Trabalho escravo no Brasil: 82% das vítimas resgatadas são negras

Dados da Campanha Nacional Permanente da Comissão Pastoral da Terra (CPT), “De Olho Aberto para Não Virar Escravo”, revelam que 82% das pessoas resgatadas do trabalho escravo no Brasil entre 2016 e 2023 são pretas ou pardas.

Tal dado reforça como a herança escravocrata e as desigualdades estruturais ainda impactam a população negra no Brasil.

Em 2023, quase 3.500 pessoas foram encontradas em situação de trabalho escravo, sendo 3.288 resgatadas em operações coordenadas pelo Ministério do Trabalho. Desde o início do monitoramento, em 1995, mais de 12 mil pessoas foram resgatadas, com destaque para os setores de pecuária, lavouras e carvoarias, que concentram o maior número de casos.

Números e perfil das vítimas

A pecuária, em particular, registra 2.115 casos acumulados, seguida pelas lavouras (910 casos) e carvoarias (501 casos). Nos últimos dez anos, as lavouras ultrapassaram a pecuária como o setor com mais ocorrências de trabalho escravo.  

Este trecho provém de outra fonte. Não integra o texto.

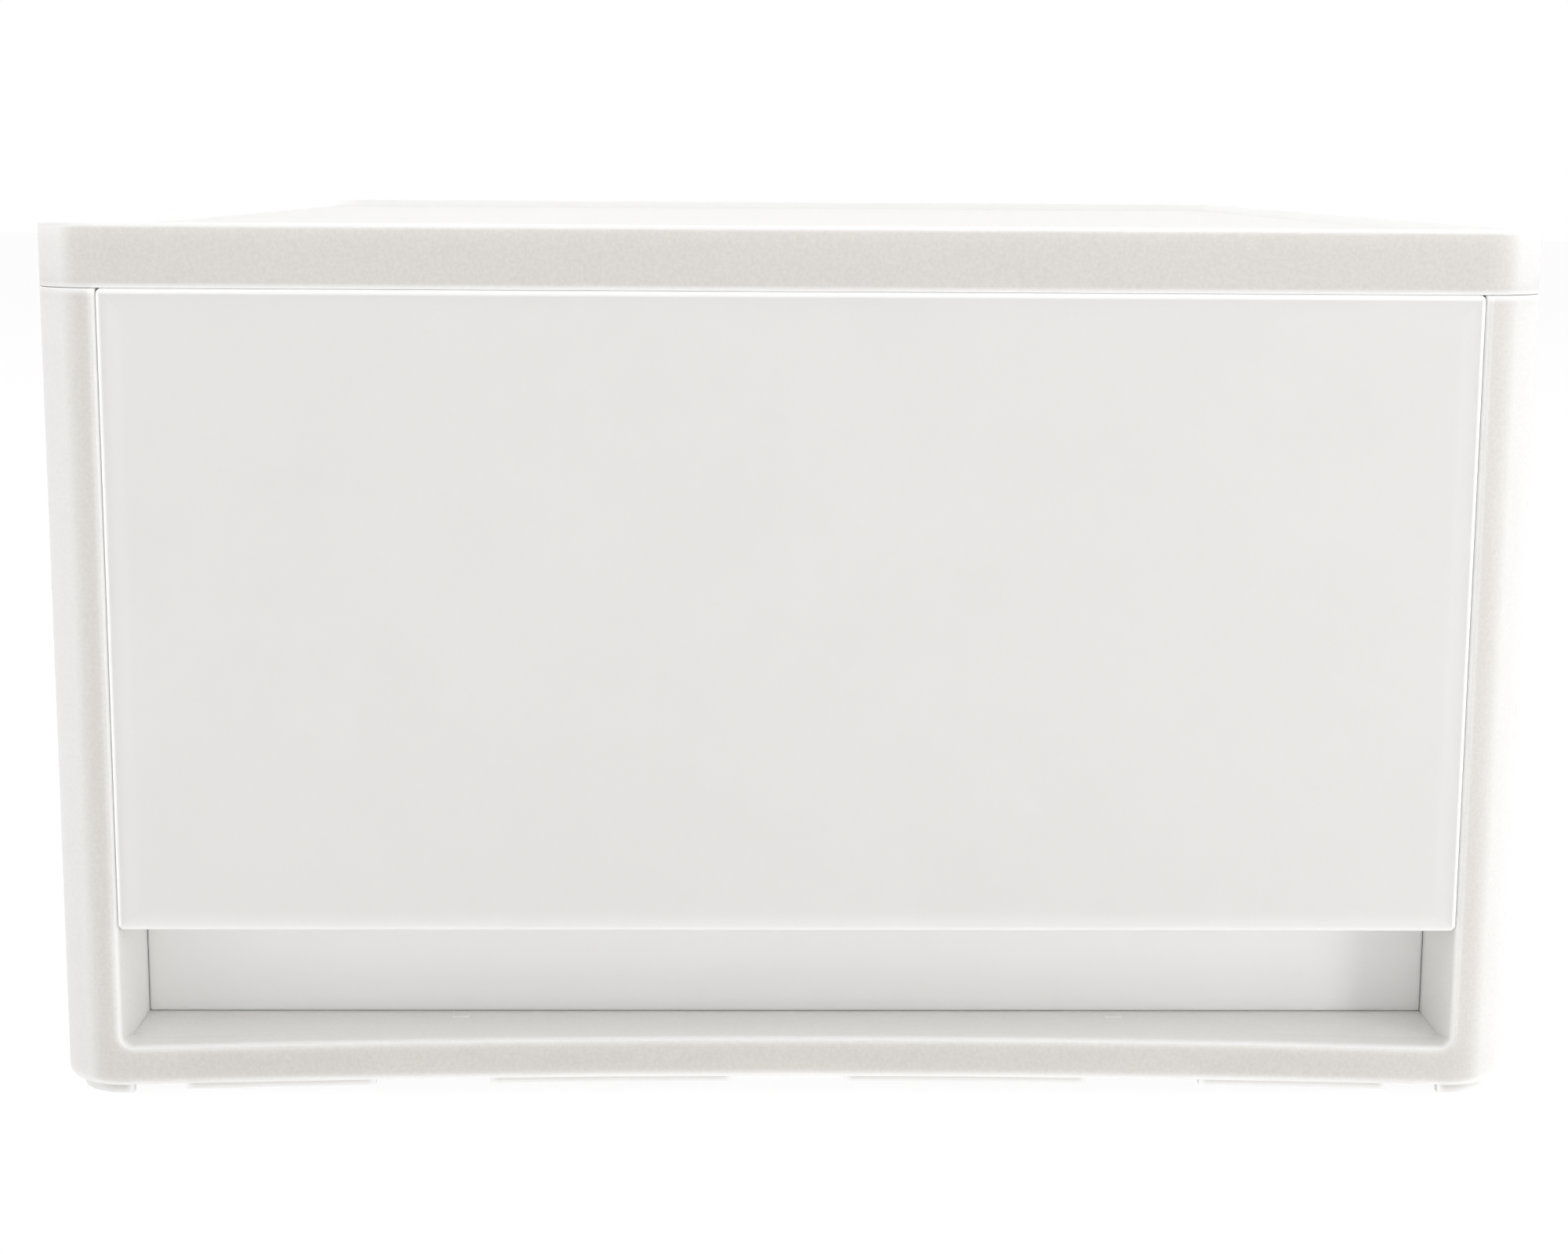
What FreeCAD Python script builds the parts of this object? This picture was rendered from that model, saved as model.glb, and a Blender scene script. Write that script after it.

Trabalhadores negros, nordestinos e com baixa escolaridade formam a maioria dos resgatados. Mais de 34% das vítimas nos últimos dez anos não concluíram o 5º ano do ensino fundamental, e a faixa etária mais afetada é a de homens jovens, entre 18 e 24 anos.

Além disso, 53% dos resgatados são oriundos da região Nordeste, região historicamente marcada por desigualdades econômicas.

Quando analisado o recorte racial, os dados são ainda mais contundentes: 82% das vítimas são negras, sendo 65,8% pardas e 16,8% pretas. Este cenário reflete o racismo estrutural que ainda permeia o Brasil.

De acordo com Cecília Amália Cunha Santos, procuradora do Ministério Público do Trabalho (MPT) em Araguaína (TO), a persistência do trabalho escravo está diretamente relacionada à colonialidade presente nas relações sociais brasileiras.

“A ideia de que pessoas negras não são dotadas de dignidade ainda está entranhada nas elites. Isso, somado à histórica falta de acesso a direitos básicos, coloca essa população em situações de vulnerabilidade extrema, expondo-as ao trabalho escravo”, afirma a procuradora.

Mulheres negras no trabalho escravo doméstico

Entre as mulheres resgatadas do trabalho escravo, 80% são negras. A maioria dos casos ocorre no ambiente doméstico, onde a questão racial se soma à vulnerabilidade de gênero. Segundo Brígida Rocha, agente pastoral da CPT no Maranhão, muitas mulheres negras resgatadas são idosas, sem acesso à educação ou direitos básicos, vivendo em condições degradantes.

O caso de Sônia Maria de Jesus ilustra essa realidade. Mulher negra e com deficiência auditiva, Sônia foi resgatada em 2023 após passar 40 anos em trabalho escravo doméstico na casa de um desembargador de Santa Catarina. Sem salário, assistência médica ou direitos trabalhistas, ela foi mantida incomunicável desde a infância. Apesar do resgate, Sônia permanece na residência de seus exploradores, evidenciando as falhas do sistema de proteção às vítimas.